* What you have to do
Could you write out the opening lines of the data, word for word, stopping after the line that contains "return body"?

* Collected data
·····

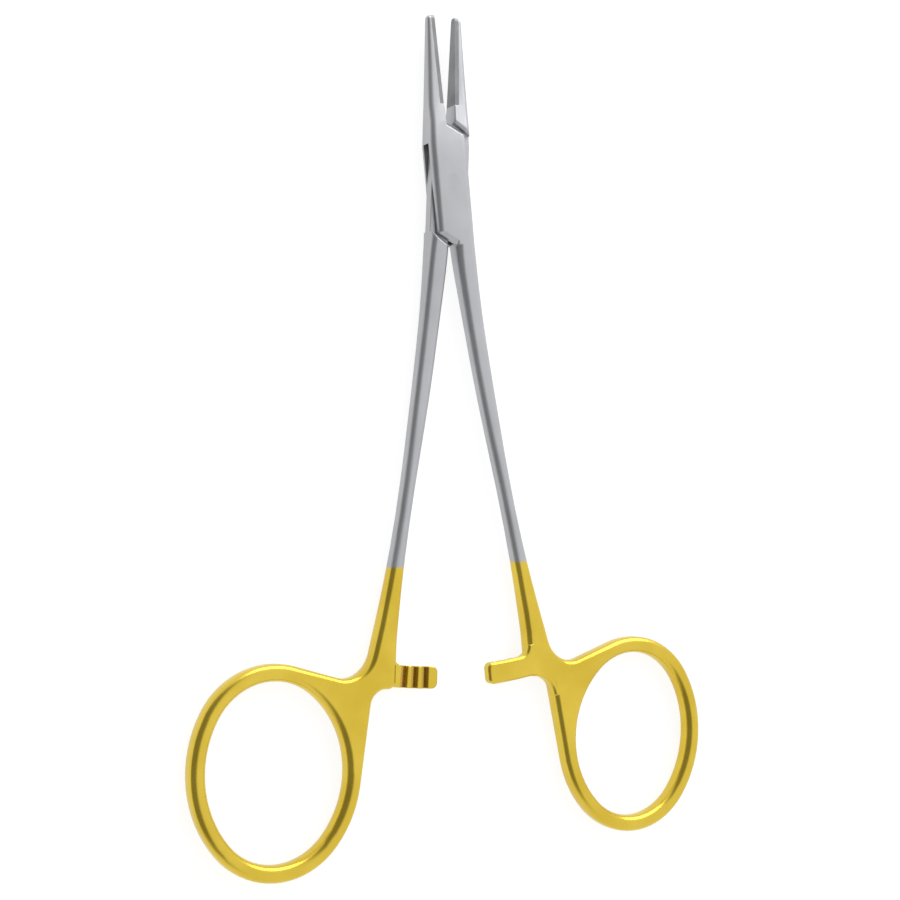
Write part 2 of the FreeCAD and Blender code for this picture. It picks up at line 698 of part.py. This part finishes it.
def insert(doc, name, label, blank, side):
    """Hard insert: the part of the forged jaw's form that lies in the seat."""
    plan = doc.addObject("Sketcher::SketchObject", name + "_plan")
    draw_polygon(plan, seat_corners(side))
    block = doc.addObject("Part::Extrusion", name + "_block")
    block.Base = plan
    block.DirMode = "Custom"
    block.Dir = Vector(0, 0, 1)
    block.Symmetric = True
    block.Solid = True
    block.setExpression("LengthFwd", "sizes.lock_thickness")
    piece = doc.addObject("Part::Common", name)
    piece.Label = label
    piece.Base = blank
    piece.Tool = block
    place(piece, -side)
    return piece


def pivot_pin(doc):
    """Pin with riveted ends that fill the countersinks flush."""
    body = add_body(doc, "pivot_pin", "Pivot pin", None)
    outline = attach(body, "pin_outline", "XZ_Plane")
    draw_polygon(outline, pin_corners())
    turned = body.newObject("PartDesign::Revolution", "pin")
    turned.Profile = outline
    turned.ReferenceAxis = (outline, ["V_Axis"])
    turned.Angle = 360.0
    place(body, 1)
    return body


def main():
    os.makedirs("parts", exist_ok=True)
    doc = FreeCAD.newDocument("needle_holder")
    sheet = fill_sheet(doc)
    size = sheet.get
    plate_edges = (size("plate_edge_inner"), size("plate_edge_outer"))
    female_blank = doc.addObject("Part::Feature", "female_blank")
    female_blank.Shape = forging(size, plate_edges, None, True)
    end_gap = size("slot_end_gap")
    tongue_edges = (size("slot_end_inner") - end_gap, size("slot_end_outer") - end_gap)
    shoulder = size("shoulder_gap")
    shoulders = (plate_edges[0] + shoulder, plate_edges[1] + shoulder)
    male_form = forging(size, tongue_edges, shoulders, False)
    male_blank = doc.addObject("Part::Feature", "male_blank")
    male_blank.Shape = male_form.mirror(Vector(0, 0, 0), Vector(1, 0, 0))
    nodes = [
        female_arm(doc, female_blank),
        male_arm(doc, male_blank),
        pivot_pin(doc),
        insert(doc, "female_insert", "Female arm's insert", female_blank, -1),
        insert(doc, "male_insert", "Male arm's insert", male_blank, 1),
    ]
    doc.recompute()
    for item in doc.Objects:
        if "Invalid" in item.State or "Error" in item.State:
            raise ValueError("%s: %s" % (item.Name, item.State))
    for node in nodes:
        shape = node.Shape
        if shape.isNull() or not shape.isValid() or len(shape.Solids) != 1:
            raise ValueError("%s: %d solids" % (node.Name, len(shape.Solids)))
    for node in nodes:
        node.Shape.exportStep("parts/%s.step" % node.Name)
        print(node.Name, round(node.Shape.Volume, 2), node.Shape.BoundBox)


main()
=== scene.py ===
import math

import bpy
from mathutils import Matrix, Vector

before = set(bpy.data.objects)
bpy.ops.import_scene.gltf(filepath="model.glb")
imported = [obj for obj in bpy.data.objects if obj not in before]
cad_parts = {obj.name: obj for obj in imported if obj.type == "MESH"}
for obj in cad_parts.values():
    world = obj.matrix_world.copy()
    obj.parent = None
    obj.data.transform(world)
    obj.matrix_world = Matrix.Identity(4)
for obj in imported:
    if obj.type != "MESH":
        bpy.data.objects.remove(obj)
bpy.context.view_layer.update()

MM = 0.001

STEEL = (0.44, 0.445, 0.465, 1)
STEEL_LIGHT = (0.50, 0.505, 0.525, 1)
GOLD = (0.74, 0.55, 0.075, 1)
GOLD_DEEP = (0.66, 0.47, 0.05, 1)
# A darker brown gold: painted shade in the ratchets' notches
GOLD_PAINTED_SHADE = (0.55, 0.35, 0.07, 1)
HARD_METAL = (0.20, 0.205, 0.21, 1)
HARD_METAL_LIGHT = (0.27, 0.275, 0.28, 1)

# The ratchet bars about the lock's axis: their two sides, and the teeth from the mid-height, which
# bound the painted shade in the notches
MID_HEIGHT = 1.9 * MM
BAR_INNER = 73.85 * MM
BAR_OUTER = 77.05 * MM
TOOTH_CREST = 0.08 * MM
TOOTH_FADE = 0.16 * MM
TOOTH_ROOT = 0.60 * MM
RAMP_FACING = 0.4

# The gold plating starts and is full at these heights along the arm
PLATING_START = -58.1 * MM
PLATING_FULL = -58.7 * MM

# Edges are broken by a small radius, but not around the pin, which is ground flush
EDGE_SOFTENING = 0.28 * MM
PIN_SURROUND = 2.2 * MM

# Surface grain, and the smoothing of the roundings' flats
GRAIN_HEIGHT = 0.00002
RING_HEIGHT = 0.00001
WELD_DISTANCE = 0.000001
SMOOTH_BELOW_DEGREES = 28.0
FLAT_FACE_WEIGHT = 60


# Material helpers
def new_material(name):
    material = bpy.data.materials.new(name)
    material.use_nodes = True
    tree = material.node_tree
    tree.nodes.clear()
    output = tree.nodes.new("ShaderNodeOutputMaterial")
    shader = tree.nodes.new("ShaderNodeBsdfPrincipled")
    tree.links.new(shader.outputs["BSDF"], output.inputs["Surface"])
    return material, tree, shader


def noise(tree, coordinates, scale, detail=3.0, stretch=(1, 1, 1)):
    mapping = tree.nodes.new("ShaderNodeMapping")
    mapping.inputs["Scale"].default_value = stretch
    tree.links.new(coordinates, mapping.inputs["Vector"])
    texture = tree.nodes.new("ShaderNodeTexNoise")
    texture.inputs["Scale"].default_value = scale
    texture.inputs["Detail"].default_value = detail
    tree.links.new(mapping.outputs["Vector"], texture.inputs["Vector"])
    return texture.outputs["Fac"]


def map_range(tree, value, low, high, to_low, to_high, smooth=False):
    node = tree.nodes.new("ShaderNodeMapRange")
    if smooth:
        node.interpolation_type = "SMOOTHSTEP"
    node.inputs["From Min"].default_value = low
    node.inputs["From Max"].default_value = high
    node.inputs["To Min"].default_value = to_low
    node.inputs["To Max"].default_value = to_high
    tree.links.new(value, node.inputs["Value"])
    return node.outputs["Result"]


def math_node(tree, kind, first, second):
    node = tree.nodes.new("ShaderNodeMath")
    node.operation = kind
    for socket, value in zip(node.inputs, (first, second)):
        if isinstance(value, (int, float)):
            socket.default_value = value
        else:
            tree.links.new(value, socket)
    return node.outputs["Value"]


def mix_colour(tree, factor, first, second):
    node = tree.nodes.new("ShaderNodeMix")
    node.data_type = "RGBA"
    tree.links.new(factor, node.inputs[0])
    for socket, value in ((node.inputs[6], first), (node.inputs[7], second)):
        if isinstance(value, tuple):
            socket.default_value = value
        else:
            tree.links.new(value, socket)
    return node.outputs[2]


def add_bump(tree, shader, height, distance, strength):
    bump = tree.nodes.new("ShaderNodeBump")
    bump.inputs["Distance"].default_value = distance
    bump.inputs["Strength"].default_value = strength
    tree.links.new(height, bump.inputs["Height"])
    tree.links.new(bump.outputs["Normal"], shader.inputs["Normal"])
    return bump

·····

* Output for this exercise
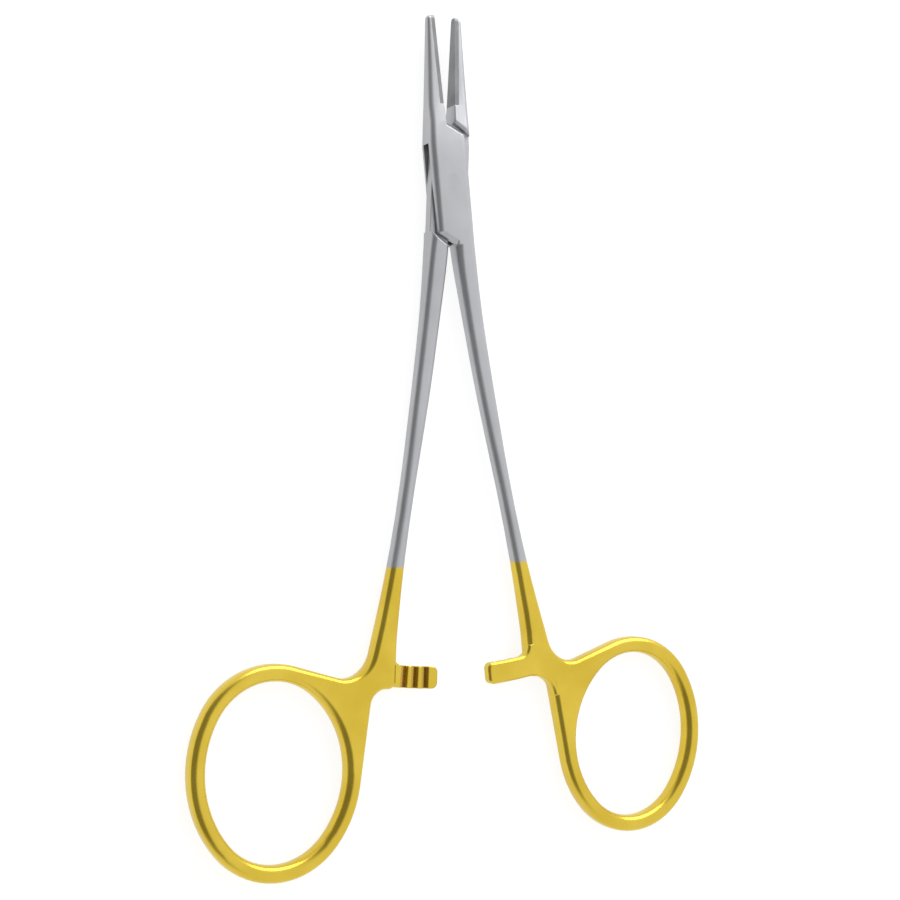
Write part 2 of the FreeCAD and Blender code for this picture. It picks up at line 698 of part.py. This part finishes it.
def insert(doc, name, label, blank, side):
    """Hard insert: the part of the forged jaw's form that lies in the seat."""
    plan = doc.addObject("Sketcher::SketchObject", name + "_plan")
    draw_polygon(plan, seat_corners(side))
    block = doc.addObject("Part::Extrusion", name + "_block")
    block.Base = plan
    block.DirMode = "Custom"
    block.Dir = Vector(0, 0, 1)
    block.Symmetric = True
    block.Solid = True
    block.setExpression("LengthFwd", "sizes.lock_thickness")
    piece = doc.addObject("Part::Common", name)
    piece.Label = label
    piece.Base = blank
    piece.Tool = block
    place(piece, -side)
    return piece


def pivot_pin(doc):
    """Pin with riveted ends that fill the countersinks flush."""
    body = add_body(doc, "pivot_pin", "Pivot pin", None)
    outline = attach(body, "pin_outline", "XZ_Plane")
    draw_polygon(outline, pin_corners())
    turned = body.newObject("PartDesign::Revolution", "pin")
    turned.Profile = outline
    turned.ReferenceAxis = (outline, ["V_Axis"])
    turned.Angle = 360.0
    place(body, 1)
    return body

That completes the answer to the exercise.